Essen für alle, statt Gewinn für wenige
Mit dem Essen spielt man nicht – diese Binsenweisheit gilt auch für die Finanzbranche. Sowohl Anleger als auch Banken sollten sich die Frage stellen, ob es angesichts von mehr als 800 Mio. hungernden Menschen auf der Welt richtig ist, auf die bloße Wertentwicklung von Nahrungsmitteln zu spekulieren, ohne ein echtes oder berufliches Interesse an physischen Agrargütern zu besitzen. Ziel sollte es sein, Nahrungsmittel für alle zu erschwinglichen Preisen anzubieten.

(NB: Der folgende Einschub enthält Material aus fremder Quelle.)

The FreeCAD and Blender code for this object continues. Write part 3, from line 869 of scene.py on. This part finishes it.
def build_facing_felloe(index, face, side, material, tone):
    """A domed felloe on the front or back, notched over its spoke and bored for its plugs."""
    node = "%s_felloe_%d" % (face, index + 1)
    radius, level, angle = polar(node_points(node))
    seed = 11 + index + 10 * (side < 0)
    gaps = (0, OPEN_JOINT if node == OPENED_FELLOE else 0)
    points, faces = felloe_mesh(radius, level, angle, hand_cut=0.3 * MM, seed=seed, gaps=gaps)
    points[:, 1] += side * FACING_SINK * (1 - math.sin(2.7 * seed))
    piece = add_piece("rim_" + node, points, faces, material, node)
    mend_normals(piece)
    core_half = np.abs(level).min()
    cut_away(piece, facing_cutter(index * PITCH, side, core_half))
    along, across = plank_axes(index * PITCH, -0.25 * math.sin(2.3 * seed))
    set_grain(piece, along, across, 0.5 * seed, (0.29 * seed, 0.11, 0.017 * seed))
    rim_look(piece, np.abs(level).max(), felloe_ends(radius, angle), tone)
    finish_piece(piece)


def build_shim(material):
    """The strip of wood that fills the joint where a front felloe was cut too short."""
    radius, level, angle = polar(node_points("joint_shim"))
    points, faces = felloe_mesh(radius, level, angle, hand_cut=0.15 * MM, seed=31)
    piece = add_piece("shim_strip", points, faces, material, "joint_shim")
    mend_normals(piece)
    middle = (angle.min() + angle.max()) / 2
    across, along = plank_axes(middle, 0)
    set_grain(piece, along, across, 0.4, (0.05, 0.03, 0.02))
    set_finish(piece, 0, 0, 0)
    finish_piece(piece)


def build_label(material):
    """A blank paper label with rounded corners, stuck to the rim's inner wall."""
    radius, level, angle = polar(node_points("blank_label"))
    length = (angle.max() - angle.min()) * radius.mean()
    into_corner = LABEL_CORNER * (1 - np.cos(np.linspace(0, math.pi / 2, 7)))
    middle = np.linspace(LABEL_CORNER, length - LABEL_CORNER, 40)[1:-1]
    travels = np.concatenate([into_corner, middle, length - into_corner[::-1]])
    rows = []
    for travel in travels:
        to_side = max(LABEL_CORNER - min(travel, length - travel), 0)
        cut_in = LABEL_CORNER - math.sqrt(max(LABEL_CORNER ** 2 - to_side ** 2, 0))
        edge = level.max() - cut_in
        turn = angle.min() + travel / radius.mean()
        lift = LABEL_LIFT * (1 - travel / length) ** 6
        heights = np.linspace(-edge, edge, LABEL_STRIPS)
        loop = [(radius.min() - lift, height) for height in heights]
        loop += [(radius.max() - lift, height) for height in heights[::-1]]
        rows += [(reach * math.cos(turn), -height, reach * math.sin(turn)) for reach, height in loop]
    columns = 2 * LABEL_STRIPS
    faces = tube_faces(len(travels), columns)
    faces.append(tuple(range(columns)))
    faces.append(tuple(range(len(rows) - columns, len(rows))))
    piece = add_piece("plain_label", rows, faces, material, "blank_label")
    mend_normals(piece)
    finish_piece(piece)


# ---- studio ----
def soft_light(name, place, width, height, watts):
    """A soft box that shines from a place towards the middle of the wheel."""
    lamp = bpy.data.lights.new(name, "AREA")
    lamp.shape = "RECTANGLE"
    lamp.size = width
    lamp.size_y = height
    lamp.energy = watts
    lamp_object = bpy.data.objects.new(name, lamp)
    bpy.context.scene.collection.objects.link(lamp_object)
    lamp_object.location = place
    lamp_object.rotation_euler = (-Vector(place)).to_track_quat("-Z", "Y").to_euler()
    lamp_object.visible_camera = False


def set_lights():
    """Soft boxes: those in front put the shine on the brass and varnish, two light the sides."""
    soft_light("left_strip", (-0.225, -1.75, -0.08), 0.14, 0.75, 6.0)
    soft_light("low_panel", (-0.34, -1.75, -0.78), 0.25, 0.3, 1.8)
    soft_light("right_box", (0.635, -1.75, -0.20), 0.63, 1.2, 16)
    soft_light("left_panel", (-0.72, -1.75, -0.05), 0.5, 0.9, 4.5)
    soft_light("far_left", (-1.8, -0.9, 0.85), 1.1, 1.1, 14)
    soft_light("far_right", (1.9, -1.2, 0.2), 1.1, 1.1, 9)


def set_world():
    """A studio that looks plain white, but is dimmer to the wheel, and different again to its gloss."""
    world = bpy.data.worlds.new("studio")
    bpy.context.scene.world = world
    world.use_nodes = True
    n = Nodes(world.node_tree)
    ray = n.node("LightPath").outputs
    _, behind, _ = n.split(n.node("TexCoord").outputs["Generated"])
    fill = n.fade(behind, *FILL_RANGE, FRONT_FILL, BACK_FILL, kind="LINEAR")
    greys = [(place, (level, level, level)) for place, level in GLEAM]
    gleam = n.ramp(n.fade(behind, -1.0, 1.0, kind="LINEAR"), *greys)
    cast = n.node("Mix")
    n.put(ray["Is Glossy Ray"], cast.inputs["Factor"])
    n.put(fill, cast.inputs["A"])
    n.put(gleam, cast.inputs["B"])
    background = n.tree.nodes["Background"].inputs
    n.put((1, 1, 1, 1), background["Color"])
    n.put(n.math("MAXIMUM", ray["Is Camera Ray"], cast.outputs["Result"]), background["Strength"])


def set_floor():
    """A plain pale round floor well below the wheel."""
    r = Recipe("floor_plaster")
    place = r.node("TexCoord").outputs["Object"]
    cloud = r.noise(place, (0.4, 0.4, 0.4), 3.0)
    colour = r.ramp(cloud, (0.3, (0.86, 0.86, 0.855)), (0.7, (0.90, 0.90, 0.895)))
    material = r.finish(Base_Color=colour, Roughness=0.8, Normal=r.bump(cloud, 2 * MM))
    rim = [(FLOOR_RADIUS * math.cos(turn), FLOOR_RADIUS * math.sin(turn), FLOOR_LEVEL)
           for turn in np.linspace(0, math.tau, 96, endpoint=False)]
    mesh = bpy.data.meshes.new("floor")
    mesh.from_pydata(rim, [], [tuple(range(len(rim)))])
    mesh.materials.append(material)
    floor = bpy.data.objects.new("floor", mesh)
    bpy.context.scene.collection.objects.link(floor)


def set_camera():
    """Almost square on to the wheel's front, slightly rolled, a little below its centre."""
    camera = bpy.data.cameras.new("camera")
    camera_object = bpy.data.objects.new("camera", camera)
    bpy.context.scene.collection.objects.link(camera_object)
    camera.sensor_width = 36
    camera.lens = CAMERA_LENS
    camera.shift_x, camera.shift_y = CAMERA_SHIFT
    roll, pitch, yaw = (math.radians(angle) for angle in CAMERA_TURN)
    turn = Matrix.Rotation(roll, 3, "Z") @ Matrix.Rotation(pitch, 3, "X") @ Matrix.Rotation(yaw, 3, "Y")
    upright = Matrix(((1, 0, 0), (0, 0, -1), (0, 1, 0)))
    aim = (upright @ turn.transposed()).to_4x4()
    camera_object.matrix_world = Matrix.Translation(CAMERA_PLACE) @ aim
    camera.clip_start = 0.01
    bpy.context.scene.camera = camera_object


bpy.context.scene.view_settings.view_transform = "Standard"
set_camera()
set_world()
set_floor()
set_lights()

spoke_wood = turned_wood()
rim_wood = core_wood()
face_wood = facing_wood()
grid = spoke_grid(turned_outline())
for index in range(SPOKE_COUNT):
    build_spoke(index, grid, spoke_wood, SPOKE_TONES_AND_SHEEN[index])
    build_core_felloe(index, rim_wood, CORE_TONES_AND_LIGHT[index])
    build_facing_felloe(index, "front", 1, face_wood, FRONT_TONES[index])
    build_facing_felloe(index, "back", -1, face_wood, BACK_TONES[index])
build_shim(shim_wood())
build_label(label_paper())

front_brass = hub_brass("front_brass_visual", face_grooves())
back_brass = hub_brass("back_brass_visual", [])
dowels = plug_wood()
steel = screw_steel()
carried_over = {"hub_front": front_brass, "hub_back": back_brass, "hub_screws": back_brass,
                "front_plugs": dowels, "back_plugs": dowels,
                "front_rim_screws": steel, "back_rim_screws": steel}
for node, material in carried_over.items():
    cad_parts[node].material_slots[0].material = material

Insbesondere bei Grundnahrungsmitteln ist darauf zu achten, dass durch den Kauf oder Verkauf nicht „Preistrends“ von Rohstoffen verstärkt werden, die unmittelbare negative Folgen für Menschen haben können. Preisübertreibungen nach oben beim Weizen beispielsweise verteuern für den Verbraucher den Kauf. Der stetige Anstieg der Lebensmittelpreise treibt jährlich Millionen Menschen in vielen Teilen der Erde in die Armut. Preisübertreibungen nach unten lassen den fairen Ertrag für kleinbäuerliche Erzeuger sinken. Dumping-Preise zerstören die Existenz der Kleinbauern und deren Familien. Deshalb gehören Nahrungsmittel zu den Rohstoffen, bei denen Investoren eine ganz besondere Verantwortung tragen.

Dennoch besteht für den nachhaltigen Anleger eine Chance zum Investment. Er sollte sich die Unternehmen aussuchen, die bei Produktion, Verarbeitung und Handel soziale und ökologische Standards einhalten. Da gibt es einige. Bei der Auswahl können fachlich spezialisierte Ethik-Anlageberater helfen. Fazit: Bei Rohstoffinvestments sollte der Rendite-Aspekt nicht im Vordergrund stehen, sondern die Auswirkungen auf die Gesellschaft und Natur. Jedes Investment bedarf dabei einer besonderen Überprüfung.